### The exercise
The records below hold a stretch from the line with "profile = ((-reach, TOP_BAR_RADIUS), (reach, TOP_BAR_RADIUS))" through the line with "obj.matrix_parent_inverse = Matrix.Identity(4)"; return exactly those lines, ends included, and nothing more.

### Records for processing

»»

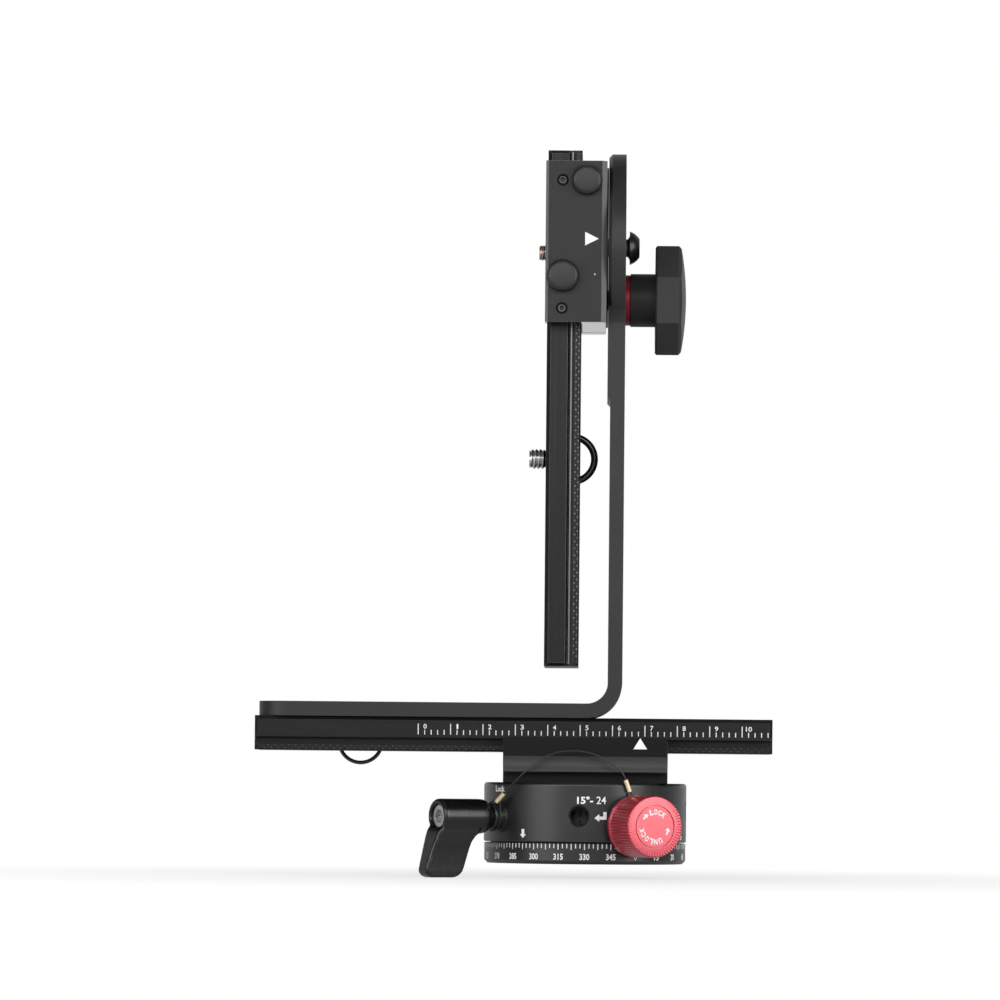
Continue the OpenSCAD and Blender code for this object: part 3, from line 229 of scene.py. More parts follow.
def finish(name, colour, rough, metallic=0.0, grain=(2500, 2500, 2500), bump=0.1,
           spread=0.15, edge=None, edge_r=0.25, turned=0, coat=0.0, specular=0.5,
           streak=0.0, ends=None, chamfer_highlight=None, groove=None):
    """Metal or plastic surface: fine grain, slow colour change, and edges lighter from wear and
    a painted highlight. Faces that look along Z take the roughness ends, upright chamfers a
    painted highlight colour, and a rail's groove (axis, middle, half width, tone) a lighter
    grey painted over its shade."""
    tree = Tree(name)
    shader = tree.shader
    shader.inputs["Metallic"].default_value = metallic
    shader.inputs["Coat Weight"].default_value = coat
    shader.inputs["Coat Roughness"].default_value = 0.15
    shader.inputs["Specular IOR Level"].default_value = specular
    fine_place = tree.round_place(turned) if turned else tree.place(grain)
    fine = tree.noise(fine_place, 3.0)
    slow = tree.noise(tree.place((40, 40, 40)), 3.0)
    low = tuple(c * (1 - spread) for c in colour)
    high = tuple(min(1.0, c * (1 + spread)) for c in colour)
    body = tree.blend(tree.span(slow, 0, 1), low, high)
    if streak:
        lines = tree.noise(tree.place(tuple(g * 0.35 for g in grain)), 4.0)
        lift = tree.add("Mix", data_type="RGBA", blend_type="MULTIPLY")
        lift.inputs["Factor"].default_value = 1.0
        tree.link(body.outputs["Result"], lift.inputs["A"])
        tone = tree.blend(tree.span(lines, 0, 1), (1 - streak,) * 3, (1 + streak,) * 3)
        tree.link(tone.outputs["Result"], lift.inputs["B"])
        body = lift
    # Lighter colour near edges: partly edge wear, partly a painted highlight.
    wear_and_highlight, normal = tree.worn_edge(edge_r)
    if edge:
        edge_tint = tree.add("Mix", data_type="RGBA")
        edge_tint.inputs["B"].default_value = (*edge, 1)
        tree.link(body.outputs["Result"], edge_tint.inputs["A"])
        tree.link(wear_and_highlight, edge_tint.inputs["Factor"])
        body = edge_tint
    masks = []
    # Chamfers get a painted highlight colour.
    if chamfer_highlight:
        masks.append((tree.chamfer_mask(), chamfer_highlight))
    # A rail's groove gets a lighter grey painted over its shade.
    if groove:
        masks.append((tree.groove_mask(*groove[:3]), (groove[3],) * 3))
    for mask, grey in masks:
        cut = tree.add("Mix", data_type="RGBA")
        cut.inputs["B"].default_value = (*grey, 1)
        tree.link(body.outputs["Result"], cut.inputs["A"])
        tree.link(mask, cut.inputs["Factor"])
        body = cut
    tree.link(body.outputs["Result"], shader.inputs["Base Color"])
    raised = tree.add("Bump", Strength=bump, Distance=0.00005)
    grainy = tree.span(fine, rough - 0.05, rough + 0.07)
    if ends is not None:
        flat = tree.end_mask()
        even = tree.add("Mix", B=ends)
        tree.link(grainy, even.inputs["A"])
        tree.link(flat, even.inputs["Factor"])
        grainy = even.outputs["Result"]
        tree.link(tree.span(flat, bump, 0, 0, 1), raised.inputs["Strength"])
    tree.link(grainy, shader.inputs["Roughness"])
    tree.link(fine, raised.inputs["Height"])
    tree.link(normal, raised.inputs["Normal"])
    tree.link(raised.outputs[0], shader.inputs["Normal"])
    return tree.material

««
»»

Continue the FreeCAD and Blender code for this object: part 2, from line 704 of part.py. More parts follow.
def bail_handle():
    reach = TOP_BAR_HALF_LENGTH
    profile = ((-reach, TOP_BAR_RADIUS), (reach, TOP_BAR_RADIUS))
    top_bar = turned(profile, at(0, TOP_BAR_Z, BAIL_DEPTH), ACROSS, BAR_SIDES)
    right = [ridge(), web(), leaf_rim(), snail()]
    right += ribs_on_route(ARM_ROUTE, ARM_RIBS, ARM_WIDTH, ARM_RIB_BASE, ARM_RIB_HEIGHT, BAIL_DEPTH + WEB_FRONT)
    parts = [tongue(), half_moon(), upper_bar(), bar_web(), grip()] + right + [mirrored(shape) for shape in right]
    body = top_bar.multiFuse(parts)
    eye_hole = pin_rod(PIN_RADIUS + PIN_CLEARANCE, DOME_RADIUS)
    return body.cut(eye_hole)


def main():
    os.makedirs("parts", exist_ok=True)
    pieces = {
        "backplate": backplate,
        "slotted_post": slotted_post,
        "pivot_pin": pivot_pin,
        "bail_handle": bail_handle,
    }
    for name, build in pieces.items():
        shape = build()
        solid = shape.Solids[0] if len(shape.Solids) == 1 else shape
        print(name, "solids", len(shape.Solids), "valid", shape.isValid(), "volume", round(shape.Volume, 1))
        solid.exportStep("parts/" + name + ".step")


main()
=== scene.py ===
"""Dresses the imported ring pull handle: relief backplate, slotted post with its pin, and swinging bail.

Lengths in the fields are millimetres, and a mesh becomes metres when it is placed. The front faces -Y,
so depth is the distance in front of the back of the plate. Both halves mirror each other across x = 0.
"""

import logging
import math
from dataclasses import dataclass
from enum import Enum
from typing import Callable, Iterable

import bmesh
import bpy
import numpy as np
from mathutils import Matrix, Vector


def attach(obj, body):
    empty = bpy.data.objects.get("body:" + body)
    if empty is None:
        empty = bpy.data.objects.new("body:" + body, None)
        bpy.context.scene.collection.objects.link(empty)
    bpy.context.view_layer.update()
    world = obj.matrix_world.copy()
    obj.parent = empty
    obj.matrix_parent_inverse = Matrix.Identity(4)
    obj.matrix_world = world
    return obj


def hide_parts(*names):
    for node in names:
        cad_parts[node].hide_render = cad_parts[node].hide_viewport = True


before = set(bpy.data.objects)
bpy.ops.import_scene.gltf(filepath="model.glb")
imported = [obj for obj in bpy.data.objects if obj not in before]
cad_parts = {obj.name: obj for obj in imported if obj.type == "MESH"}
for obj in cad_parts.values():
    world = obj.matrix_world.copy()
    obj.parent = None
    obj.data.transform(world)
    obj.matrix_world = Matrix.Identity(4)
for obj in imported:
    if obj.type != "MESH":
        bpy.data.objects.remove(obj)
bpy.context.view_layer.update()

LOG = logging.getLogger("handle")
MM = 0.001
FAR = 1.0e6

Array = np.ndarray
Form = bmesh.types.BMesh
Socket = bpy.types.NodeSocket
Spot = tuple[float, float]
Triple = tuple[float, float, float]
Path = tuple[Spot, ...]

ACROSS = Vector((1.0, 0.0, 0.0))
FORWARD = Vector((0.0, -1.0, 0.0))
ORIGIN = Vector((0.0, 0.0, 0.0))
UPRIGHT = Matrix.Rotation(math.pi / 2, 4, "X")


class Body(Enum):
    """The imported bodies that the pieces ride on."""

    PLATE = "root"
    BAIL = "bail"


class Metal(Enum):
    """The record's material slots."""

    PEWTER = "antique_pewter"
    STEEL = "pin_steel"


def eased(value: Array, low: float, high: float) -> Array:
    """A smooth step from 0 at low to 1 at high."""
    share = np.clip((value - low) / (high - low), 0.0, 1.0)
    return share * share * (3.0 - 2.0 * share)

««
»»

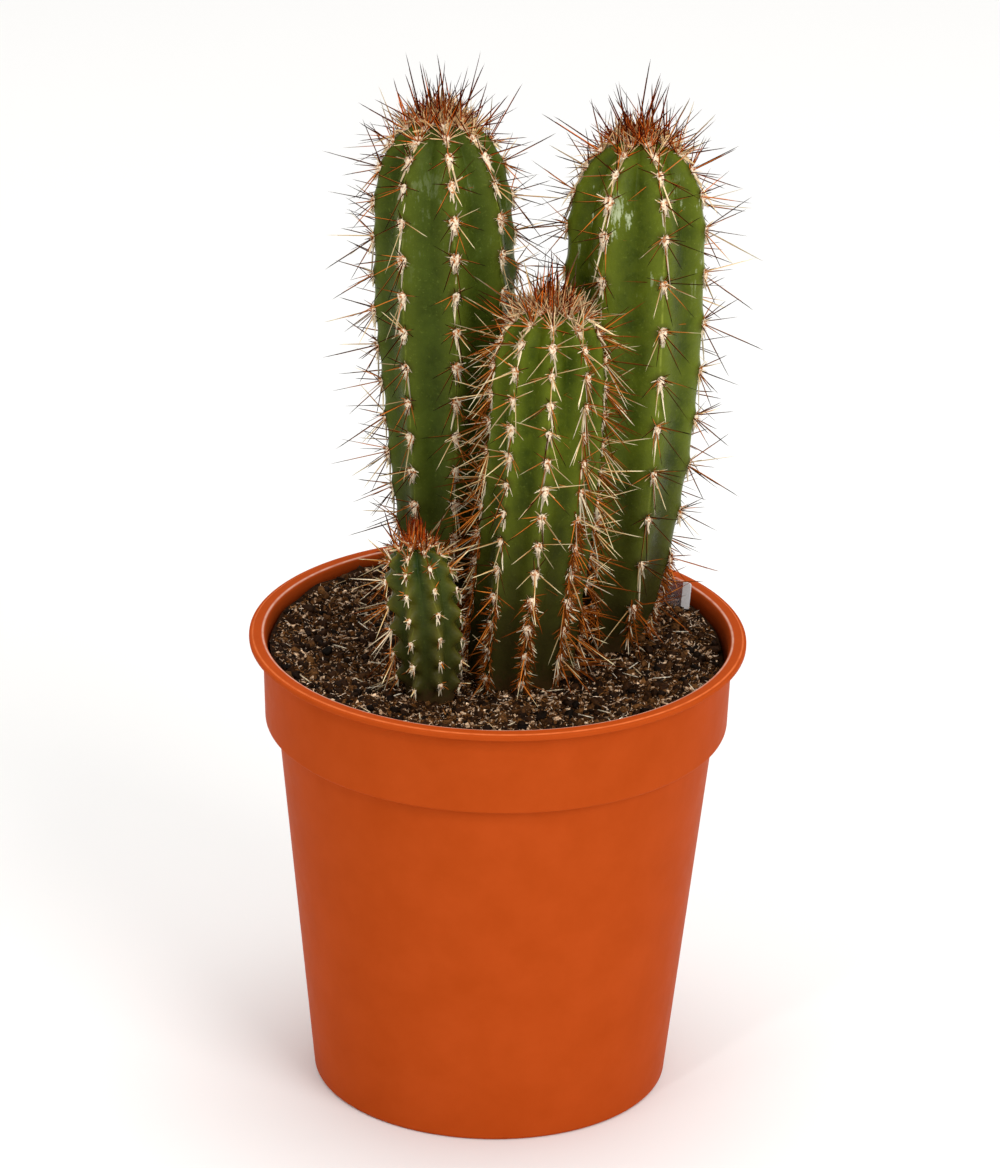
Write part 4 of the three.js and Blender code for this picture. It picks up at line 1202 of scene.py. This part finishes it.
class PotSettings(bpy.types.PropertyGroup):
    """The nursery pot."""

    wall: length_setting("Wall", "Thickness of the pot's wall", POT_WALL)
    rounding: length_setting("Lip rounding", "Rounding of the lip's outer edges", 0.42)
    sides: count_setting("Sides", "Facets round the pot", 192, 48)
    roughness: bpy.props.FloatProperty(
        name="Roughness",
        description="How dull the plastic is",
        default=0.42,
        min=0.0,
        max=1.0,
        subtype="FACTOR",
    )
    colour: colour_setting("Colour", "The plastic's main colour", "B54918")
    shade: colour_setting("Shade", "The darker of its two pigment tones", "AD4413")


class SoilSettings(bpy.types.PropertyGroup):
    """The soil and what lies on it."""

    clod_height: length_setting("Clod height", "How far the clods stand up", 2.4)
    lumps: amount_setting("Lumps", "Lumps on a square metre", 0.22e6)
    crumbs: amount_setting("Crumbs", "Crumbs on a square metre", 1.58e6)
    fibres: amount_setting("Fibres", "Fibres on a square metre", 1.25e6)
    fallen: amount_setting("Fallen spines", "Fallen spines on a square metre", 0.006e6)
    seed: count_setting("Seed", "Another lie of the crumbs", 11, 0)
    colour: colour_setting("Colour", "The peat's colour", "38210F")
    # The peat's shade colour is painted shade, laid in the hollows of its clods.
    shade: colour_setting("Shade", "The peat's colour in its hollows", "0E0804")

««

### Task solution
    profile = ((-reach, TOP_BAR_RADIUS), (reach, TOP_BAR_RADIUS))
    top_bar = turned(profile, at(0, TOP_BAR_Z, BAIL_DEPTH), ACROSS, BAR_SIDES)
    right = [ridge(), web(), leaf_rim(), snail()]
    right += ribs_on_route(ARM_ROUTE, ARM_RIBS, ARM_WIDTH, ARM_RIB_BASE, ARM_RIB_HEIGHT, BAIL_DEPTH + WEB_FRONT)
    parts = [tongue(), half_moon(), upper_bar(), bar_web(), grip()] + right + [mirrored(shape) for shape in right]
    body = top_bar.multiFuse(parts)
    eye_hole = pin_rod(PIN_RADIUS + PIN_CLEARANCE, DOME_RADIUS)
    return body.cut(eye_hole)


def main():
    os.makedirs("parts", exist_ok=True)
    pieces = {
        "backplate": backplate,
        "slotted_post": slotted_post,
        "pivot_pin": pivot_pin,
        "bail_handle": bail_handle,
    }
    for name, build in pieces.items():
        shape = build()
        solid = shape.Solids[0] if len(shape.Solids) == 1 else shape
        print(name, "solids", len(shape.Solids), "valid", shape.isValid(), "volume", round(shape.Volume, 1))
        solid.exportStep("parts/" + name + ".step")


main()
=== scene.py ===
"""Dresses the imported ring pull handle: relief backplate, slotted post with its pin, and swinging bail.

Lengths in the fields are millimetres, and a mesh becomes metres when it is placed. The front faces -Y,
so depth is the distance in front of the back of the plate. Both halves mirror each other across x = 0.
"""

import logging
import math
from dataclasses import dataclass
from enum import Enum
from typing import Callable, Iterable

import bmesh
import bpy
import numpy as np
from mathutils import Matrix, Vector


def attach(obj, body):
    empty = bpy.data.objects.get("body:" + body)
    if empty is None:
        empty = bpy.data.objects.new("body:" + body, None)
        bpy.context.scene.collection.objects.link(empty)
    bpy.context.view_layer.update()
    world = obj.matrix_world.copy()
    obj.parent = empty
    obj.matrix_parent_inverse = Matrix.Identity(4)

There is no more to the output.